The California State Supreme Court last Wednesday refused to hear an appeal made by the Building Industry Association of Central California to a ruling of the Fifth Appellate District of the Court of Appeal. The BIA challenged a Stanislaus County Board of Supervisors mitigation policy - passed by a 3-2 vote in 2007 - that requires developers of new residential subdivisions to permanently set aside an equal number of acres for agriculture by buying or contributing toward ag easements.

The BIA immediately went to court in an effort to overturn the county decision. The case drew the interest of many organizations statewide representing both interests. Parties interested in the outcome included the development community, farm advocates, environmentalists and other counties.

The BIA argued that the Farmland Mitigation Policy violates the restrictions in Civil Code section 815.3, which specifically prohibits an agency from conditioning an entitlement on an "applicant's granting of a conservation easement." The court held that the FMP complied with this provision because, under the county's scheme, an applicant is not charged solely with granting an easement on its own property, but could also acquire it from a willing seller.

A developer is required to acquire such easements from willing sellers in most cases, although for developments less than 20 acres in size compliance may be through payment of an in-lieu fee.

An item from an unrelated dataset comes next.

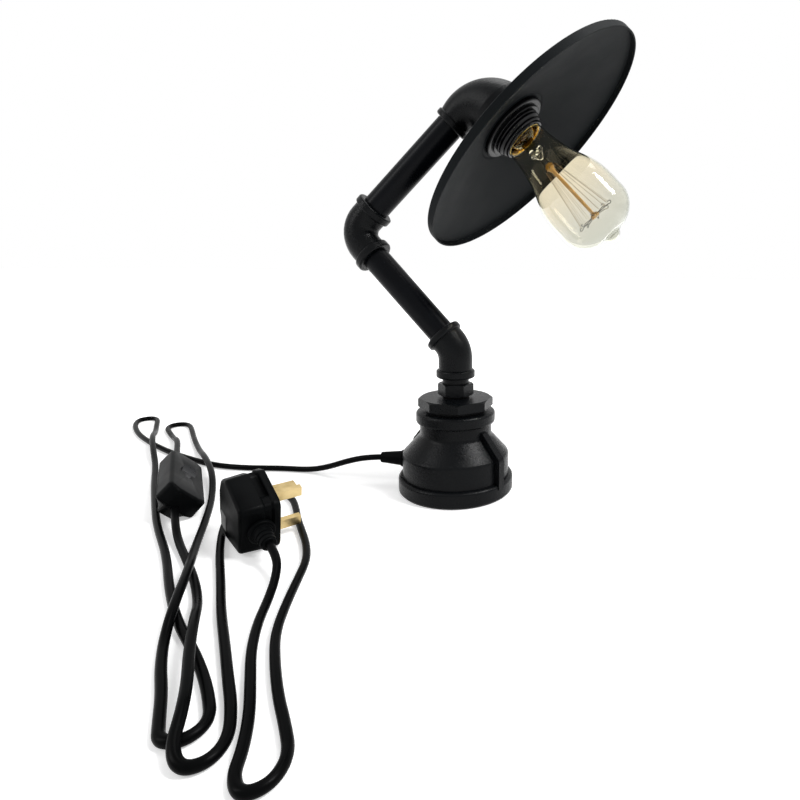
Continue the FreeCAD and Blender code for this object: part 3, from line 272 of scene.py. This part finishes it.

A lower court reasoned that the loss of developed farmland is permanent, and the preservation of comparable land does not result in new farmland to replace the lost farmland. It also considered that while ag land is a finite and irreplaceable resource, it is also subject to development pressure to provide affordable housing near jobs. The county plan is fair, the courts ruled, because it balances those competing demands, to allow some residential development to go forward, but assuring that at least half of the ag land in the county is preserved in perpetuity.

The Court of Appeals ruled in November that the county ordinance was legal after a local judge ruled that the county's action was unfair to home builders and was unconstitutional. The Fresno court said there is wisdom in preserving agriculture at a governmental level.

The ruling does not affect housing proposed within city boundaries. Nor does it affect the 2008 voter approval of a 30-year plan that requires any proposed subdivisions in unincorporated areas of the county like Keyes, Empire, Denair and Hickman to first be approved by the voters. That voter initiative is effective through Dec. 31, 2036.

As of 2006, Stanislaus County was sixth among California counties in total agricultural production at about $2.1 billion. Despite the efforts of local government and organizations to preserve Stanislaus County's agricultural heritage, nearly 6,500 acres of farmland or grazing land was reclassified to non-agricultural use from 2004 to 2006.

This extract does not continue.